Reproduce all of the listing below without alteration.

Records shown
»»

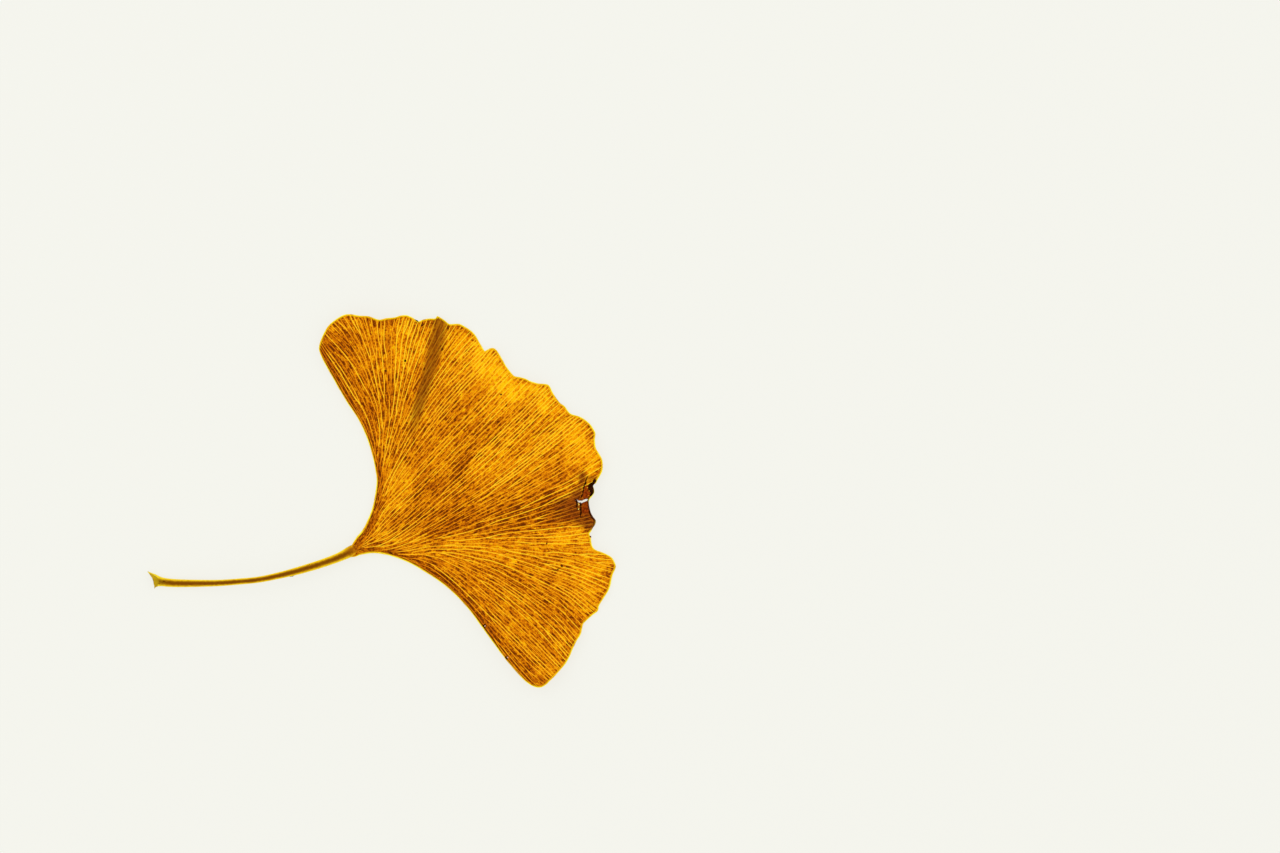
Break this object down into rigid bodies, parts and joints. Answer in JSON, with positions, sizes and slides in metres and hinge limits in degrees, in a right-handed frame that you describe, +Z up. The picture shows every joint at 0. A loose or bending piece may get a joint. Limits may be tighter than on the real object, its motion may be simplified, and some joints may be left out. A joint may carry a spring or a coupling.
{
  "type": "ginkgo leaf",
  "caption": "Dried golden ginkgo leaf: fan-shaped blade with forking veins and a waved, notched margin on a long curved stalk with a torn end.",
  "frame": {"origin": "middle of the leaf's box, on the surface that the leaf lies on", "axes": "+Z up, out of the leaf's upper face; +X from the torn end of the stalk towards the fan's outer margin; +Y towards the fan's upper corner"},
  "size_m": [0.0936, 0.074, 0.0042],
  "materials": {
    "dried_leaf": "satin"
  },
  "bodies": {
    "root": {"ginkgo_leaf": "dried_leaf"}
  },
  "joints": []
}
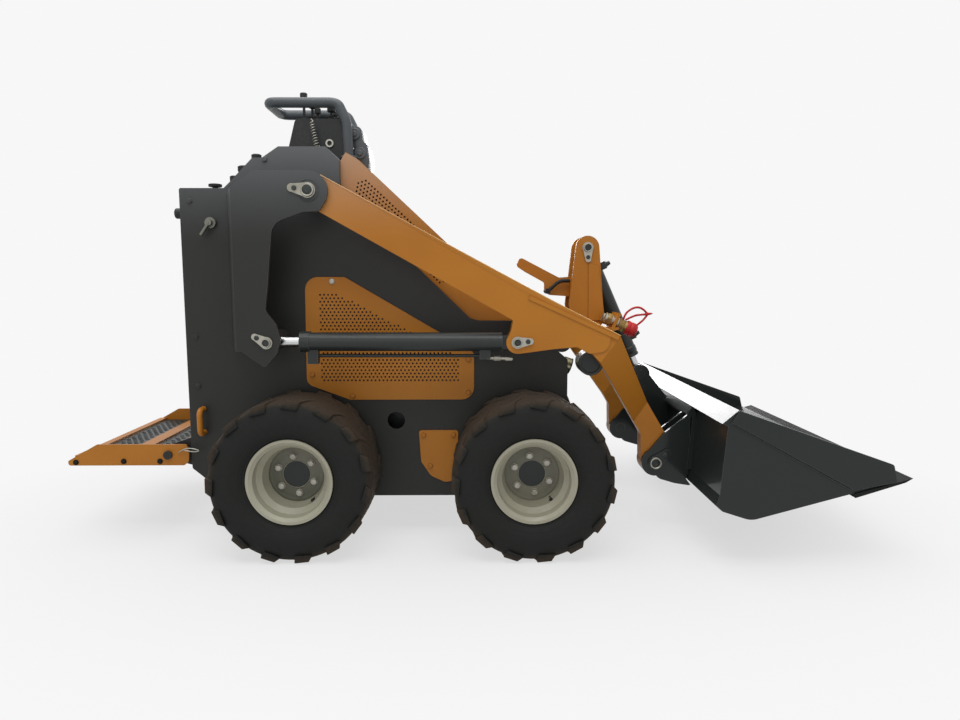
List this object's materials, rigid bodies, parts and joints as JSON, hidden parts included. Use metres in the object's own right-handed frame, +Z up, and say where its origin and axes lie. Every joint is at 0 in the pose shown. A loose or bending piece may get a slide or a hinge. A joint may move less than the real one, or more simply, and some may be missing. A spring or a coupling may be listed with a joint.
{
  "type": "stand-on mini skid steer loader",
  "caption": "Compact stand-on skid steer loader with orange lift arms, black bucket, rear platform and four chunky tyres.",
  "frame": {"origin": "on the ground, under the middle of the overall length and width", "axes": "+X to the front (bucket end), +Y to the left, +Z up"},
  "size_m": [2.4278, 1.1, 1.399],
  "materials": {
    "orange_paint": "satin",
    "black_paint": "satin",
    "grey_paint": "satin",
    "rim_paint": "satin",
    "bright_steel": "polished",
    "chrome_rod": "polished",
    "worn_steel": "worn",
    "tyre_rubber": "matte",
    "black_rubber": "matte",
    "black_plastic": "matte",
    "lamp_glass": "clear",
    "red_plastic": "gloss"
  },
  "bodies": {
    "chassis": {"chassis_shell": "grey_paint", "engine_block": "black_paint", "rear_door": "grey_paint", "tower_ears": "grey_paint", "pivot_pins": "bright_steel", "hood": "orange_paint", "hood_sides": "orange_paint", "console_gauges": "black_plastic", "side_grilles": "orange_paint", "side_covers": "orange_paint", "control_pod": "black_plastic", "handle_bar": "black_paint", "control_levers": "black_plastic", "valve_block": "black_paint", "fuel_cap": "black_plastic", "rear_knob": "black_plastic", "side_latches": "bright_steel", "work_lamps": "lamp_glass", "tie_loops": "orange_paint", "platform_brackets": "grey_paint", "wheel_motors": "black_paint"},
    "wheel_rear_left": {"tyre_rear_left": "tyre_rubber", "rim_rear_left": "rim_paint", "hub_rear_left": "black_paint"},
    "wheel_rear_right": {"tyre_rear_right": "tyre_rubber", "rim_rear_right": "rim_paint", "hub_rear_right": "black_paint"},
    "wheel_front_left": {"tyre_front_left": "tyre_rubber", "rim_front_left": "rim_paint", "hub_front_left": "black_paint"},
    "wheel_front_right": {"tyre_front_right": "tyre_rubber", "rim_front_right": "rim_paint", "hub_front_right": "black_paint"},
    "boom": {"boom": "orange_paint", "boom_pins": "bright_steel", "coupler_bracket": "orange_paint", "aux_couplers": "bright_steel", "tilt_hoses": "black_rubber", "dust_cap": "red_plastic"},
    "lift_barrel_left": {"lift_barrel_left": "black_paint"},
    "lift_rod_left": {"lift_rod_left": "chrome_rod"},
    "lift_barrel_right": {"lift_barrel_right": "black_paint"},
    "lift_rod_right": {"lift_rod_right": "chrome_rod"},
    "tilt_barrel": {"tilt_barrel": "black_paint"},
    "tilt_rod": {"tilt_rod": "chrome_rod"},
    "bucket": {"bucket": "black_paint", "cutting_edge": "worn_steel", "mount_plate": "black_paint", "mount_pins": "bright_steel"},
    "platform": {"platform_frame": "orange_paint", "platform_deck": "black_paint"}
  },
  "joints": [
    {"name": "wheel_rear_left_spin", "type": "hinge", "parent": "chassis", "child": "wheel_rear_left", "pos_m": [-0.49, 0.404, 0.232], "axis": [0, 1, 0], "continuous": true},
    {"name": "wheel_rear_right_spin", "type": "hinge", "parent": "chassis", "child": "wheel_rear_right", "pos_m": [-0.49, -0.404, 0.232], "axis": [0, 1, 0], "continuous": true},
    {"name": "wheel_front_left_spin", "type": "hinge", "parent": "chassis", "child": "wheel_front_left", "pos_m": [0.19, 0.404, 0.232], "axis": [0, 1, 0], "continuous": true},
    {"name": "wheel_front_right_spin", "type": "hinge", "parent": "chassis", "child": "wheel_front_right", "pos_m": [0.19, -0.404, 0.232], "axis": [0, 1, 0], "continuous": true},
    {"name": "boom_lift", "type": "hinge", "parent": "chassis", "child": "boom", "pos_m": [-0.431, 0, 1.033], "axis": [0, -1, 0], "range_deg": [-5, 75]},
    {"name": "lift_barrel_left_swing", "type": "hinge", "parent": "boom", "child": "lift_barrel_left", "pos_m": [0.146, 0.389, 0.613], "axis": [0, -1, 0], "range_deg": [-23, 3]},
    {"name": "lift_rod_left_stroke", "type": "slide", "parent": "lift_barrel_left", "child": "lift_rod_left", "axis": [-1, 0, 0.0014], "range_m": [-0.04, 0.44]},
    {"name": "lift_barrel_right_swing", "type": "hinge", "parent": "boom", "child": "lift_barrel_right", "pos_m": [0.146, -0.389, 0.613], "axis": [0, -1, 0], "range_deg": [-23, 3]},
    {"name": "lift_rod_right_stroke", "type": "slide", "parent": "lift_barrel_right", "child": "lift_rod_right", "axis": [-1, 0, 0.0014], "range_m": [-0.04, 0.44]},
    {"name": "bucket_tilt", "type": "hinge", "parent": "boom", "child": "bucket", "pos_m": [0.582, 0, 0.229], "axis": [0, 1, 0], "range_deg": [-8, 75]},
    {"name": "tilt_barrel_swing", "type": "hinge", "parent": "boom", "child": "tilt_barrel", "pos_m": [0.399, 0, 0.895], "axis": [0, -1, 0], "range_deg": [-4, 16]},
    {"name": "tilt_rod_stroke", "type": "slide", "parent": "tilt_barrel", "child": "tilt_rod", "axis": [0.4099, 0, -0.9121], "range_m": [-0.04, 0.3]},
    {"name": "platform_fold", "type": "hinge", "parent": "chassis", "child": "platform", "pos_m": [-0.909, 0, 0.26], "axis": [0, 1, 0], "range_deg": [0, 86]}
  ],
  "couplings": [
    {"joint": "lift_barrel_left_swing", "follows": "boom_lift", "ratio": -0.296},
    {"joint": "lift_rod_left_stroke", "follows": "boom_lift", "m_per_rad": 0.328},
    {"joint": "lift_barrel_right_swing", "follows": "boom_lift", "ratio": -0.296},
    {"joint": "lift_rod_right_stroke", "follows": "boom_lift", "m_per_rad": 0.328},
    {"joint": "tilt_barrel_swing", "follows": "bucket_tilt", "ratio": 0.164},
    {"joint": "tilt_rod_stroke", "follows": "bucket_tilt", "m_per_rad": 0.2}
  ]
}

««

The output
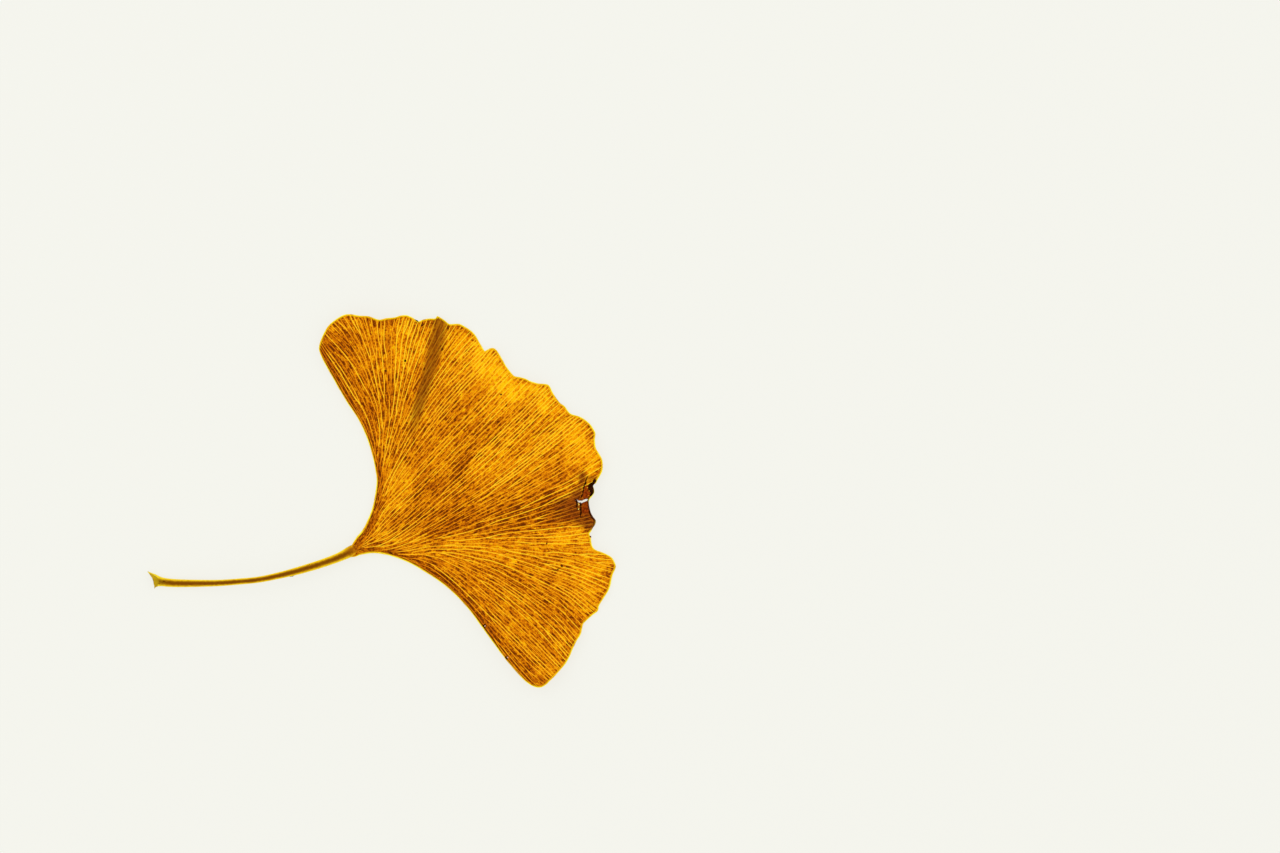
Break this object down into rigid bodies, parts and joints. Answer in JSON, with positions, sizes and slides in metres and hinge limits in degrees, in a right-handed frame that you describe, +Z up. The picture shows every joint at 0. A loose or bending piece may get a joint. Limits may be tighter than on the real object, its motion may be simplified, and some joints may be left out. A joint may carry a spring or a coupling.
{
  "type": "ginkgo leaf",
  "caption": "Dried golden ginkgo leaf: fan-shaped blade with forking veins and a waved, notched margin on a long curved stalk with a torn end.",
  "frame": {"origin": "middle of the leaf's box, on the surface that the leaf lies on", "axes": "+Z up, out of the leaf's upper face; +X from the torn end of the stalk towards the fan's outer margin; +Y towards the fan's upper corner"},
  "size_m": [0.0936, 0.074, 0.0042],
  "materials": {
    "dried_leaf": "satin"
  },
  "bodies": {
    "root": {"ginkgo_leaf": "dried_leaf"}
  },
  "joints": []
}
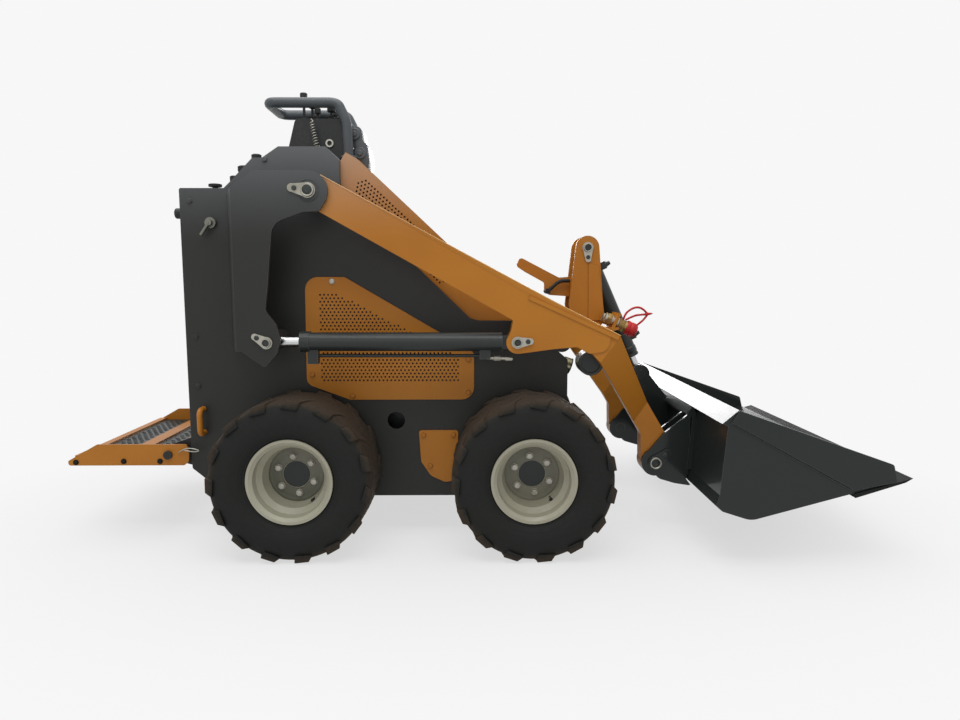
List this object's materials, rigid bodies, parts and joints as JSON, hidden parts included. Use metres in the object's own right-handed frame, +Z up, and say where its origin and axes lie. Every joint is at 0 in the pose shown. A loose or bending piece may get a slide or a hinge. A joint may move less than the real one, or more simply, and some may be missing. A spring or a coupling may be listed with a joint.
{
  "type": "stand-on mini skid steer loader",
  "caption": "Compact stand-on skid steer loader with orange lift arms, black bucket, rear platform and four chunky tyres.",
  "frame": {"origin": "on the ground, under the middle of the overall length and width", "axes": "+X to the front (bucket end), +Y to the left, +Z up"},
  "size_m": [2.4278, 1.1, 1.399],
  "materials": {
    "orange_paint": "satin",
    "black_paint": "satin",
    "grey_paint": "satin",
    "rim_paint": "satin",
    "bright_steel": "polished",
    "chrome_rod": "polished",
    "worn_steel": "worn",
    "tyre_rubber": "matte",
    "black_rubber": "matte",
    "black_plastic": "matte",
    "lamp_glass": "clear",
    "red_plastic": "gloss"
  },
  "bodies": {
    "chassis": {"chassis_shell": "grey_paint", "engine_block": "black_paint", "rear_door": "grey_paint", "tower_ears": "grey_paint", "pivot_pins": "bright_steel", "hood": "orange_paint", "hood_sides": "orange_paint", "console_gauges": "black_plastic", "side_grilles": "orange_paint", "side_covers": "orange_paint", "control_pod": "black_plastic", "handle_bar": "black_paint", "control_levers": "black_plastic", "valve_block": "black_paint", "fuel_cap": "black_plastic", "rear_knob": "black_plastic", "side_latches": "bright_steel", "work_lamps": "lamp_glass", "tie_loops": "orange_paint", "platform_brackets": "grey_paint", "wheel_motors": "black_paint"},
    "wheel_rear_left": {"tyre_rear_left": "tyre_rubber", "rim_rear_left": "rim_paint", "hub_rear_left": "black_paint"},
    "wheel_rear_right": {"tyre_rear_right": "tyre_rubber", "rim_rear_right": "rim_paint", "hub_rear_right": "black_paint"},
    "wheel_front_left": {"tyre_front_left": "tyre_rubber", "rim_front_left": "rim_paint", "hub_front_left": "black_paint"},
    "wheel_front_right": {"tyre_front_right": "tyre_rubber", "rim_front_right": "rim_paint", "hub_front_right": "black_paint"},
    "boom": {"boom": "orange_paint", "boom_pins": "bright_steel", "coupler_bracket": "orange_paint", "aux_couplers": "bright_steel", "tilt_hoses": "black_rubber", "dust_cap": "red_plastic"},
    "lift_barrel_left": {"lift_barrel_left": "black_paint"},
    "lift_rod_left": {"lift_rod_left": "chrome_rod"},
    "lift_barrel_right": {"lift_barrel_right": "black_paint"},
    "lift_rod_right": {"lift_rod_right": "chrome_rod"},
    "tilt_barrel": {"tilt_barrel": "black_paint"},
    "tilt_rod": {"tilt_rod": "chrome_rod"},
    "bucket": {"bucket": "black_paint", "cutting_edge": "worn_steel", "mount_plate": "black_paint", "mount_pins": "bright_steel"},
    "platform": {"platform_frame": "orange_paint", "platform_deck": "black_paint"}
  },
  "joints": [
    {"name": "wheel_rear_left_spin", "type": "hinge", "parent": "chassis", "child": "wheel_rear_left", "pos_m": [-0.49, 0.404, 0.232], "axis": [0, 1, 0], "continuous": true},
    {"name": "wheel_rear_right_spin", "type": "hinge", "parent": "chassis", "child": "wheel_rear_right", "pos_m": [-0.49, -0.404, 0.232], "axis": [0, 1, 0], "continuous": true},
    {"name": "wheel_front_left_spin", "type": "hinge", "parent": "chassis", "child": "wheel_front_left", "pos_m": [0.19, 0.404, 0.232], "axis": [0, 1, 0], "continuous": true},
    {"name": "wheel_front_right_spin", "type": "hinge", "parent": "chassis", "child": "wheel_front_right", "pos_m": [0.19, -0.404, 0.232], "axis": [0, 1, 0], "continuous": true},
    {"name": "boom_lift", "type": "hinge", "parent": "chassis", "child": "boom", "pos_m": [-0.431, 0, 1.033], "axis": [0, -1, 0], "range_deg": [-5, 75]},
    {"name": "lift_barrel_left_swing", "type": "hinge", "parent": "boom", "child": "lift_barrel_left", "pos_m": [0.146, 0.389, 0.613], "axis": [0, -1, 0], "range_deg": [-23, 3]},
    {"name": "lift_rod_left_stroke", "type": "slide", "parent": "lift_barrel_left", "child": "lift_rod_left", "axis": [-1, 0, 0.0014], "range_m": [-0.04, 0.44]},
    {"name": "lift_barrel_right_swing", "type": "hinge", "parent": "boom", "child": "lift_barrel_right", "pos_m": [0.146, -0.389, 0.613], "axis": [0, -1, 0], "range_deg": [-23, 3]},
    {"name": "lift_rod_right_stroke", "type": "slide", "parent": "lift_barrel_right", "child": "lift_rod_right", "axis": [-1, 0, 0.0014], "range_m": [-0.04, 0.44]},
    {"name": "bucket_tilt", "type": "hinge", "parent": "boom", "child": "bucket", "pos_m": [0.582, 0, 0.229], "axis": [0, 1, 0], "range_deg": [-8, 75]},
    {"name": "tilt_barrel_swing", "type": "hinge", "parent": "boom", "child": "tilt_barrel", "pos_m": [0.399, 0, 0.895], "axis": [0, -1, 0], "range_deg": [-4, 16]},
    {"name": "tilt_rod_stroke", "type": "slide", "parent": "tilt_barrel", "child": "tilt_rod", "axis": [0.4099, 0, -0.9121], "range_m": [-0.04, 0.3]},
    {"name": "platform_fold", "type": "hinge", "parent": "chassis", "child": "platform", "pos_m": [-0.909, 0, 0.26], "axis": [0, 1, 0], "range_deg": [0, 86]}
  ],
  "couplings": [
    {"joint": "lift_barrel_left_swing", "follows": "boom_lift", "ratio": -0.296},
    {"joint": "lift_rod_left_stroke", "follows": "boom_lift", "m_per_rad": 0.328},
    {"joint": "lift_barrel_right_swing", "follows": "boom_lift", "ratio": -0.296},
    {"joint": "lift_rod_right_stroke", "follows": "boom_lift", "m_per_rad": 0.328},
    {"joint": "tilt_barrel_swing", "follows": "bucket_tilt", "ratio": 0.164},
    {"joint": "tilt_rod_stroke", "follows": "bucket_tilt", "m_per_rad": 0.2}
  ]
}